Mais s’ils ont initié l’émergence du secteur, c’est par leurs propres actions, leurs propres erreurs que les banquiers se verront interdits d’exercer toute activité de conseil. « La crise de 1929 va tout changer, car elle est interprétée comme le résultat des décisions irresponsables des banquiers, affirme Marie-Laure Djelic. Le gouvernement de Roosevelt entreprend donc de réguler le secteur financier, ce qui aboutit au Glass-Steagall Act en 1934. » Le premier volet de la loi sépare les banques de dépôt des banques d’affaires, tandis que la seconde partie de la loi interdit aux banques d’affaires de jouer un rôle de conseil auprès de leurs clients. Une fenêtre d’opportunités s’est ouverte et certains comprendront très vite le potentiel de ce nouveau secteur.
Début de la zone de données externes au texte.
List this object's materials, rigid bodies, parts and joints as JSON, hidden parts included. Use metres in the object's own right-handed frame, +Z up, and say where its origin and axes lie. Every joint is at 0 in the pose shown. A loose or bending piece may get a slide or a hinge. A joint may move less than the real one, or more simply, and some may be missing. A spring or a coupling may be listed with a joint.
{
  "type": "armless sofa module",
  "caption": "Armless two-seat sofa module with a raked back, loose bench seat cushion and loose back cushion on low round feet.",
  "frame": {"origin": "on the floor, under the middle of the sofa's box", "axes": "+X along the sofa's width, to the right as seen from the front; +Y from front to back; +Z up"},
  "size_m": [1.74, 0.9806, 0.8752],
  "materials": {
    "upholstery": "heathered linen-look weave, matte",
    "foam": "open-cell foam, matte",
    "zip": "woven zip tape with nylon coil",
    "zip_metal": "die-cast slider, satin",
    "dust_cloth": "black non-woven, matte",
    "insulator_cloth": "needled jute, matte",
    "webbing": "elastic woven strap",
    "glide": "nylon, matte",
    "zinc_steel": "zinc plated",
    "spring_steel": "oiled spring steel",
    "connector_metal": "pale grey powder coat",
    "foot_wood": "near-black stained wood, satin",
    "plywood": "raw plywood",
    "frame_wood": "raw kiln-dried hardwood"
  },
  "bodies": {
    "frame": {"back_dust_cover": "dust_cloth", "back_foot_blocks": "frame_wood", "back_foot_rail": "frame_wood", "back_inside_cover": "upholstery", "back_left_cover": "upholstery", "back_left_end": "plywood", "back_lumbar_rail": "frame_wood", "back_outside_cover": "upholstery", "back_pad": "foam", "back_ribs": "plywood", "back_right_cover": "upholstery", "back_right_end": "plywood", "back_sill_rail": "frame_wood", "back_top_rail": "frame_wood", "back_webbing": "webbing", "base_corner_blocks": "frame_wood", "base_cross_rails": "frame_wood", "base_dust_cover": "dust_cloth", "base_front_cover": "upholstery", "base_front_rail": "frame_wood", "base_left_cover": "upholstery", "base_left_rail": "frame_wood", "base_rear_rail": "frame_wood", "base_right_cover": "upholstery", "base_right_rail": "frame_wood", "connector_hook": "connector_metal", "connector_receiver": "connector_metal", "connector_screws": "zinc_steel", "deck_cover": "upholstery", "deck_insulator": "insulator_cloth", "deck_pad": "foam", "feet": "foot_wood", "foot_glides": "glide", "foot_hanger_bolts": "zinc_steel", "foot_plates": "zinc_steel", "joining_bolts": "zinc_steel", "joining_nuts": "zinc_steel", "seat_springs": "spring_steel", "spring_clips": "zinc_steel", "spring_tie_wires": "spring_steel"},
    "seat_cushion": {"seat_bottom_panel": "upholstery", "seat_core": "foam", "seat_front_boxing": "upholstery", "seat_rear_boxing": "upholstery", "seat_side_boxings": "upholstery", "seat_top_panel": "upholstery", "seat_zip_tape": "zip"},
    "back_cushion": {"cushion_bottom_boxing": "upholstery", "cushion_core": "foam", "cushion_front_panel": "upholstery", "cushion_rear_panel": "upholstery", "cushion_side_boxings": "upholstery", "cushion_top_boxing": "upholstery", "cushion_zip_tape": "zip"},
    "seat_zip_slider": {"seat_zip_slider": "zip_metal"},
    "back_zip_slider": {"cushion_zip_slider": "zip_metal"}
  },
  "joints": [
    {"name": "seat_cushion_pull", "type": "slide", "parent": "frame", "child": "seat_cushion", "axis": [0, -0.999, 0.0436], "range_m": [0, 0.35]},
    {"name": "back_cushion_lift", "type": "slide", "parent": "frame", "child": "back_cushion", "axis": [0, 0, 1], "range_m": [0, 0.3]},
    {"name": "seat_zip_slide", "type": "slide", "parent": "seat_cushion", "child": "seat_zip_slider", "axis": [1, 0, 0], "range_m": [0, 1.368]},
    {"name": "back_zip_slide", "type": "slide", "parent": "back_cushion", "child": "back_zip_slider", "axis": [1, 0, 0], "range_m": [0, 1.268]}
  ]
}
Les premières initiatives : Marvin Bower et McKinsey
Si le Glass-Steagall Act ébranle l’économie américaine, il n’a pas fait disparaître pour autant le besoin de conseil. Les entreprises ont atteint une taille critique telle qu’elles ne peuvent se passer d’une aide extérieure en matière de prise de décision. James O. McKinsey était alors à la tête d’une société d’audit portant son nom. Il embauche le jeune et brillant Marvin Bower, qui changera le destin de l’entreprise et du secteur tout entier. Fait rare à l’époque, Marvin Bower possède non seulement un diplôme de droit mais aussi un MBA. Quand il rejoint McKinsey, dès la fin des années vingt, il importe les modes de fonctionnement des law firms américaines : partnership, up-or-out... En 1934, Bower comprend très vite l’opportunité créée par le Glass-Steagall Act et il propose de réorienter le cabinet vers le conseil en management, qui à l’époque ne s’appelait pas encore comme cela. Historiquement, le premier cabinet de conseil fut Arthur D. Little, fondé en 1886. Mais c'est Marvin Bower qui donnera à la profession son visage actuel.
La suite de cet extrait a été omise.